16-latek dostał z fundacji Rydzyka bardzo lakoniczną odpowiedź, która nie zawierała pełnej listy darczyńców fundacji redemptorysty. Księża stwierdzali też, że pełna lista wpłat „nie jest społeczeństwu potrzebna”. Rauhut poszedł więc do sądu i właśnie wygrał proces z organizacją słynnego duchownego. Teraz fundacja Rydzyka będzie musiała ujawnić wszystkie wpłaty, jakie otrzymała od spółek skarbu państwa i innych publicznych instytucji, odkąd PiS przejął władzę.
Realizacja tego wyroku pokaże więc skalę pieniędzy jakimi PiS dofinansował działalność kontrowersyjnego redemptorysty z Torunia.
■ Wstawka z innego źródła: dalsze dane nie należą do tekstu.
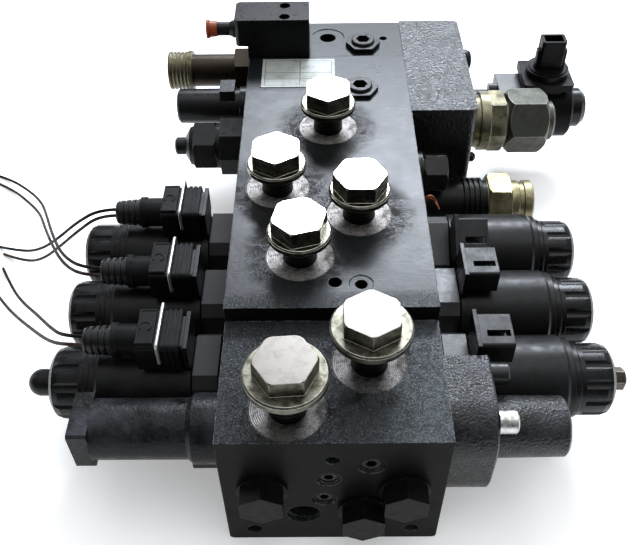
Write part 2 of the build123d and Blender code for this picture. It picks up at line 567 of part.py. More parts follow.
# ---------------------------------------------------------------- pressure balancer at the front
def balancer():
    y, z = from_front(BALANCER_Y), BALANCER_Z
    housing = turned([
        (50, 0), (50, 16.2), (63, 16.2), (65.5, 14.0), (109, 14.0), (109, 0),
    ])
    end = block(108.5, 117.5, -12.5, 12.5, -12.5, 12.5)
    housing += chamfer(end.edges().filter_by(Axis.X), 1.2)
    housing += block(54, 65.3, -9, 9, -20, -8)
    housing -= rod_x(49, 98, BALANCER_RADIUS)
    housing -= rod_x(65.4, 118, COIL_RADIUS + 0.5, y - section_y(3), SPOOL_HEIGHT - z)
    save("balancer_housing", outward(housing, -1, y, z))

    cover = block(SIDE, 71.5, from_front(5), from_front(43.6), 25, 82)
    cover = fillet(cover.edges().filter_by(Axis.X).group_by(Axis.Y)[0], 19.0)
    cover += block(SIDE, 71.5, from_front(40), from_front(47.5), 67, 82)
    outer = cover.edges().filter_by(Axis.Z).group_by(Axis.X)[-1]
    boss = turned([(71, 0), (71, 14.2), (104.5, 13.8), (105.5, 12.8), (105.5, 0)])
    cover = chamfer(outer, 1.0) + outward(boss, 1, y, z)
    cover -= rod_x(60, 99, 6.0, y, z)
    cover -= rod_x(64, 73, COIL_RADIUS + 0.6, section_y(3), SPOOL_HEIGHT)
    bolts = []
    for k, (distance, height) in enumerate(COVER_BOLTS):
        bolt_y = from_front(distance)
        cover -= rod_x(SIDE - 1, 72, 3.0, bolt_y, height)
        shank = rod_x(41.5, 71.5, 3.0 - THREAD_GAP)
        head = turned([(71.5, 0), (71.5, 5.3), (79.2, 5.3), (80, 4.5), (80, 0)]) - hex_x(77, 81, 5.0)
        bolts.append(outward(shank + head, 1, bolt_y, height))
    save("front_cover", cover)
    save("cover_bolts", *bolts)

    land = BALANCER_RADIUS - SPOOL_CLEARANCE
    piston = turned([
        (-34, 0), (-34, land), (-28, land), (-28, 5.0), (-12, 5.0), (-12, land), (4, land), (4, 5.0),
        (20, 5.0), (20, land), (49.8, land), (49.8, 0),
    ])
    save("balancer_piston", Pos(0, y, z) * piston)
    save("balancer_spring", Pos(0, y, z) * coil_spring(-97, -34.8, 6.2, 0.9, 9))


# ---------------------------------------------------------------- pigtail wires
# Each route leaves its boot, droops to the surface that the valve stands on and ends cut.
ROUTES = {
    "wire_1a": [
        (-116, -11.5, 78), (-127, -11.5, 78), (-143, -7.5, 65), (-161, 3, 43), (-180, 16, 21),
        (-199, 29, 6), (-219, 39, WIRE_FLOOR),
    ],
    "wire_1b": [
        (-116, -16.5, 78), (-126, -16.5, 78), (-141, -13, 64), (-159, -3, 42), (-178, 9, 19),
        (-196, 21, 5), (-214, 32, WIRE_FLOOR),
    ],
    "wire_2a": [
        (-116, -56.5, 78), (-127, -56.5, 78), (-143, -40, 71), (-161, -4, 53), (-178, 34, 33),
        (-193, 66, 16), (-211, 92, 4.5), (-231, 110, WIRE_FLOOR), (-246, 116, WIRE_FLOOR),
    ],
    "wire_2b": [
        (-116, -61.5, 78), (-126, -61.5, 78), (-142, -44, 68), (-161, -9, 50), (-179, 28, 30),
        (-193, 58, 13), (-209, 81, 3.5), (-227, 99, WIRE_FLOOR), (-243, 108, WIRE_FLOOR),
    ],
    "wire_3a": [
        (-116, -101.5, 78), (-127, -101.5, 78), (-141, -84, 64), (-160, -56, 41), (-181, -28, 20),
        (-198, -3, 5), (-211, 19, WIRE_FLOOR),
    ],
    "wire_3b": [
        (-116, -106.5, 78), (-126, -106.5, 78), (-141, -91, 62), (-162, -64, 39), (-184, -36, 17),
        (-202, -13, 4), (-218, 8, WIRE_FLOOR),
    ],
}


def wires():
    for name, route in ROUTES.items():
        points = [Vector(*p) for p in route]
        radii = []
        for a, b, c in zip(points, points[1:], points[2:]):
            half_turn = math.radians((b - a).get_angle(c - b)) / 2
            shorter = min((b - a).length, (c - b).length)
            radii.append(0.45 * shorter / math.tan(half_turn))
        path = FilletPolyline(*points, radius=radii)
        section = Plane(origin=path @ 0, z_dir=path % 0) * Circle(WIRE_DIAMETER / 2)
        tube = sweep(section, path=path)
        expected = math.pi * (WIRE_DIAMETER / 2) ** 2 * path.length
        print(name, "length", round(path.length, 1), "radii", [round(r) for r in radii],
              "volume share", round(tube.volume / expected, 4))
        save(name, tube)


# ---------------------------------------------------------------- build
valve_body()
sections()
plugs()
inlet_housing(rear_top())
solenoid_valve()
right_plugs()
left_rear()
balancer()
wires()
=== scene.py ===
import math

import bmesh
import bpy
from mathutils import Matrix, Vector


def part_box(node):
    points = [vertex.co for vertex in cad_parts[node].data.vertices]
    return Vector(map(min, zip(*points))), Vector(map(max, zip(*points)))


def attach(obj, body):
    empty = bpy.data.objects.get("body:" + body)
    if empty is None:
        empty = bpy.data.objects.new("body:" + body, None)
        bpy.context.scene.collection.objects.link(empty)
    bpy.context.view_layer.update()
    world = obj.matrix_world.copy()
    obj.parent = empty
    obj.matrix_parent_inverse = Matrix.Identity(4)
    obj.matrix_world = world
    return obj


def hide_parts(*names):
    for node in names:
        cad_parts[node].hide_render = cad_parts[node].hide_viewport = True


# Hydraulic valve block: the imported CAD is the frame, and this script gives it its surfaces, its small
# moulded and turned details, its wires and the studio. Metres, +Z up, origin under the middle of the body.

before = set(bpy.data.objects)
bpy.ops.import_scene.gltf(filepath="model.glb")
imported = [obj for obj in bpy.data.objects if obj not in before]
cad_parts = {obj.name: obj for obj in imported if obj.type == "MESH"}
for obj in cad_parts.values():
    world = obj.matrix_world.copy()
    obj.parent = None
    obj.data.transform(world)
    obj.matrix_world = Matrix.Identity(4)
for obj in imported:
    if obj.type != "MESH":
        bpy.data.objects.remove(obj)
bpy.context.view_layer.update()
MM = 0.001
HOUSING = "housing"
BODY_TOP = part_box("valve_body")[1].z
STEP_DROP = 9.2 * MM                      # the front end of the body's top lies this much lower
STEP_TOP = BODY_TOP - STEP_DROP

# Spans over which a finish changes from one state to the other
STEP_SPAN = (-0.088, -0.100)              # in Y, from the main top to the lowered step
GRIT_SPAN = (-0.085, -0.100)              # in Y, the same for the grit on it
PLUG_DULLS = (-0.040, -0.105)             # in Y, port plugs from bright to duller ones in front
PLUG_ROUGHENS = (-0.090, -0.105)          # in Y, the same for how rough their steel is
FOOT_SPAN = (-0.100, -0.095)              # in Y, from the front plugs' flanges to the rear ones'
FLANGE_FEET = (0.1065, 0.1079)            # height of the underside of those flanges, front and rear
HEXAGON_TOP = (0.1172, 0.1180)            # in Z, from a hexagon's side to its top
BARE_BOLT = (-0.1375, -0.1385)            # in Y, from the black cover bolts to the bare one
LEFT_BASES = (0.01, -0.01)                # in X, from the right solenoid bases to the left ones

# Ports with a plug: centre of each and the height of its face
PORTS = [
    (0.0, 0.041, BODY_TOP), (-0.0275, -0.013, BODY_TOP), (0.015, -0.0345, BODY_TOP),
    (-0.015, -0.065, BODY_TOP), (0.0165, -0.1234, STEP_TOP), (-0.0195, -0.1474, STEP_TOP),
]
SPOOL_Y = {1: -0.014, 2: -0.059, 3: -0.104}
SPOOL_Z = 0.045


# ---------------------------------------------------------------- camera
CAMERA_PLACE = (-0.00508, -0.340, 0.36923)
CAMERA_TURN = (46.2085, -0.4614, -0.7626)  # degrees: pitch down, yaw, roll


def make_camera():
    """Looks down on the block from its front end."""
    pitch, yaw, roll = (math.radians(angle) for angle in CAMERA_TURN)
    ahead = Vector((math.sin(yaw) * math.cos(pitch), math.cos(yaw) * math.cos(pitch), -math.sin(pitch)))
    right = Vector((math.cos(yaw), -math.sin(yaw), 0))
    up = right.cross(ahead)
    right, up = (
        math.cos(roll) * right + math.sin(roll) * up,
        math.cos(roll) * up - math.sin(roll) * right,
    )
    data = bpy.data.cameras.new("camera")
    data.sensor_width = 36.0
    data.lens = 45.23
    data.clip_start, data.clip_end = 0.01, 50
    camera = bpy.data.objects.new("camera", data)
    camera.matrix_world = Matrix((
        (right.x, up.x, -ahead.x, CAMERA_PLACE[0]),
        (right.y, up.y, -ahead.y, CAMERA_PLACE[1]),
        (right.z, up.z, -ahead.z, CAMERA_PLACE[2]),
        (0, 0, 0, 1),
    ))
    bpy.context.scene.collection.objects.link(camera)
    bpy.context.scene.camera = camera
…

Maciej Rauhut w 2016 roku udostępnił informację o Strajku Kobiet na swoim profilu na Facebooku na co policja odpowiedziała wnioskiem do Sądu Rodzinnego, zarzucając nastolatkowi demoralizację. Sąd wniosek odrzucił a Rauhut stał się znany.
Jako pierwszy o wygranym procesie z Rydzykiem poinformował portal Noizz.